* START Dataset records *
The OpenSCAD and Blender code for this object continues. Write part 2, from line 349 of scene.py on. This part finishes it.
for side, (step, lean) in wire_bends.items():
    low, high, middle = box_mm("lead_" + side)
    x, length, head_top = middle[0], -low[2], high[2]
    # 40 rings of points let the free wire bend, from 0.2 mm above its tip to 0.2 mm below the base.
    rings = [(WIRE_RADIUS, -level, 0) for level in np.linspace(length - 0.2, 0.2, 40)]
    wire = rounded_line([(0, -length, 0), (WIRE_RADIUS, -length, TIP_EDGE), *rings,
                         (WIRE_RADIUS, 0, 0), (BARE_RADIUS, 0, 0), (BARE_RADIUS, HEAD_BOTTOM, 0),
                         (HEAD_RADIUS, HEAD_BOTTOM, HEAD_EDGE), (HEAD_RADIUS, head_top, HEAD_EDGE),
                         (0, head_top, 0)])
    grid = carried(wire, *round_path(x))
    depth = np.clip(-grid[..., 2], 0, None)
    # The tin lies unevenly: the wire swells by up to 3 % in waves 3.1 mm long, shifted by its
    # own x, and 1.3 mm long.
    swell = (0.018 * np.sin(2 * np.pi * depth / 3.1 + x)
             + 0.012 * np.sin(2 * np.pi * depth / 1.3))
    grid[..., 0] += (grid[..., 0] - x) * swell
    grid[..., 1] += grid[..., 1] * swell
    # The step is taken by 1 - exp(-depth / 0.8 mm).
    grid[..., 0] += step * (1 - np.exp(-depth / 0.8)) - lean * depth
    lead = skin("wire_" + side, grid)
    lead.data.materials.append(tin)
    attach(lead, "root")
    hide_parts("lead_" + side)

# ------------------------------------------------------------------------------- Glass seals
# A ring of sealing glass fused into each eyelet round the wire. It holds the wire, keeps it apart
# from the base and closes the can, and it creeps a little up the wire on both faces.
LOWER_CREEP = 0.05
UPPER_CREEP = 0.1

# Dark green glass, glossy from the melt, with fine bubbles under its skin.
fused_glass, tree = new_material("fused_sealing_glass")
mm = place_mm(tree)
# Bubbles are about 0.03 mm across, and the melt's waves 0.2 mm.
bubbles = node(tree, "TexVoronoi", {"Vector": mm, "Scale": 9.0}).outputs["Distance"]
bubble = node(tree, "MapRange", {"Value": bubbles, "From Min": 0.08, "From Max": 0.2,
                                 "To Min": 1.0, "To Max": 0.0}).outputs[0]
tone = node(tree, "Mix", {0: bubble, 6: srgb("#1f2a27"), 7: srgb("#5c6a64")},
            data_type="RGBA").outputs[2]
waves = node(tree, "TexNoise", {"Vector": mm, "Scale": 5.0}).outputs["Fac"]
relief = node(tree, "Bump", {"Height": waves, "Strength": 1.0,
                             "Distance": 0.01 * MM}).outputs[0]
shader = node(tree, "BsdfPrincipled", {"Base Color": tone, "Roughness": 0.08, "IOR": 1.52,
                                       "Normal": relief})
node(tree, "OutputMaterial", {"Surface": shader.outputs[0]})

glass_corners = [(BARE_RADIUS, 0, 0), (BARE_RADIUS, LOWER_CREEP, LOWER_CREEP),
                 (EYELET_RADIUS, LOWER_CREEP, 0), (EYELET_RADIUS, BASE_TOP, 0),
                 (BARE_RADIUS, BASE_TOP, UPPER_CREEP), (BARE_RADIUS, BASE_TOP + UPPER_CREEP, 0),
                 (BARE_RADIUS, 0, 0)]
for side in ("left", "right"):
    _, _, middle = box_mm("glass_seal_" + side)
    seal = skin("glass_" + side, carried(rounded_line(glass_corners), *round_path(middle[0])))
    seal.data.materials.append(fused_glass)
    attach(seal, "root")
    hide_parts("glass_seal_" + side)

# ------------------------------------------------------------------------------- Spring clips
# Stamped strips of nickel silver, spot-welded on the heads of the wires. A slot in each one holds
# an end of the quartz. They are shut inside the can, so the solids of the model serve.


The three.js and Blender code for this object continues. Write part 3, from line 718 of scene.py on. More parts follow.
* END Dataset records *
Exercise goal — Without leaving anything out, quote all the data.

Written solution —
The OpenSCAD and Blender code for this object continues. Write part 2, from line 349 of scene.py on. This part finishes it.
for side, (step, lean) in wire_bends.items():
    low, high, middle = box_mm("lead_" + side)
    x, length, head_top = middle[0], -low[2], high[2]
    # 40 rings of points let the free wire bend, from 0.2 mm above its tip to 0.2 mm below the base.
    rings = [(WIRE_RADIUS, -level, 0) for level in np.linspace(length - 0.2, 0.2, 40)]
    wire = rounded_line([(0, -length, 0), (WIRE_RADIUS, -length, TIP_EDGE), *rings,
                         (WIRE_RADIUS, 0, 0), (BARE_RADIUS, 0, 0), (BARE_RADIUS, HEAD_BOTTOM, 0),
                         (HEAD_RADIUS, HEAD_BOTTOM, HEAD_EDGE), (HEAD_RADIUS, head_top, HEAD_EDGE),
                         (0, head_top, 0)])
    grid = carried(wire, *round_path(x))
    depth = np.clip(-grid[..., 2], 0, None)
    # The tin lies unevenly: the wire swells by up to 3 % in waves 3.1 mm long, shifted by its
    # own x, and 1.3 mm long.
    swell = (0.018 * np.sin(2 * np.pi * depth / 3.1 + x)
             + 0.012 * np.sin(2 * np.pi * depth / 1.3))
    grid[..., 0] += (grid[..., 0] - x) * swell
    grid[..., 1] += grid[..., 1] * swell
    # The step is taken by 1 - exp(-depth / 0.8 mm).
    grid[..., 0] += step * (1 - np.exp(-depth / 0.8)) - lean * depth
    lead = skin("wire_" + side, grid)
    lead.data.materials.append(tin)
    attach(lead, "root")
    hide_parts("lead_" + side)

# ------------------------------------------------------------------------------- Glass seals
# A ring of sealing glass fused into each eyelet round the wire. It holds the wire, keeps it apart
# from the base and closes the can, and it creeps a little up the wire on both faces.
LOWER_CREEP = 0.05
UPPER_CREEP = 0.1

# Dark green glass, glossy from the melt, with fine bubbles under its skin.
fused_glass, tree = new_material("fused_sealing_glass")
mm = place_mm(tree)
# Bubbles are about 0.03 mm across, and the melt's waves 0.2 mm.
bubbles = node(tree, "TexVoronoi", {"Vector": mm, "Scale": 9.0}).outputs["Distance"]
bubble = node(tree, "MapRange", {"Value": bubbles, "From Min": 0.08, "From Max": 0.2,
                                 "To Min": 1.0, "To Max": 0.0}).outputs[0]
tone = node(tree, "Mix", {0: bubble, 6: srgb("#1f2a27"), 7: srgb("#5c6a64")},
            data_type="RGBA").outputs[2]
waves = node(tree, "TexNoise", {"Vector": mm, "Scale": 5.0}).outputs["Fac"]
relief = node(tree, "Bump", {"Height": waves, "Strength": 1.0,
                             "Distance": 0.01 * MM}).outputs[0]
shader = node(tree, "BsdfPrincipled", {"Base Color": tone, "Roughness": 0.08, "IOR": 1.52,
                                       "Normal": relief})
node(tree, "OutputMaterial", {"Surface": shader.outputs[0]})

glass_corners = [(BARE_RADIUS, 0, 0), (BARE_RADIUS, LOWER_CREEP, LOWER_CREEP),
                 (EYELET_RADIUS, LOWER_CREEP, 0), (EYELET_RADIUS, BASE_TOP, 0),
                 (BARE_RADIUS, BASE_TOP, UPPER_CREEP), (BARE_RADIUS, BASE_TOP + UPPER_CREEP, 0),
                 (BARE_RADIUS, 0, 0)]
for side in ("left", "right"):
    _, _, middle = box_mm("glass_seal_" + side)
    seal = skin("glass_" + side, carried(rounded_line(glass_corners), *round_path(middle[0])))
    seal.data.materials.append(fused_glass)
    attach(seal, "root")
    hide_parts("glass_seal_" + side)

# ------------------------------------------------------------------------------- Spring clips
# Stamped strips of nickel silver, spot-welded on the heads of the wires. A slot in each one holds
# an end of the quartz. They are shut inside the can, so the solids of the model serve.


The three.js and Blender code for this object continues. Write part 3, from line 718 of scene.py on. More parts follow.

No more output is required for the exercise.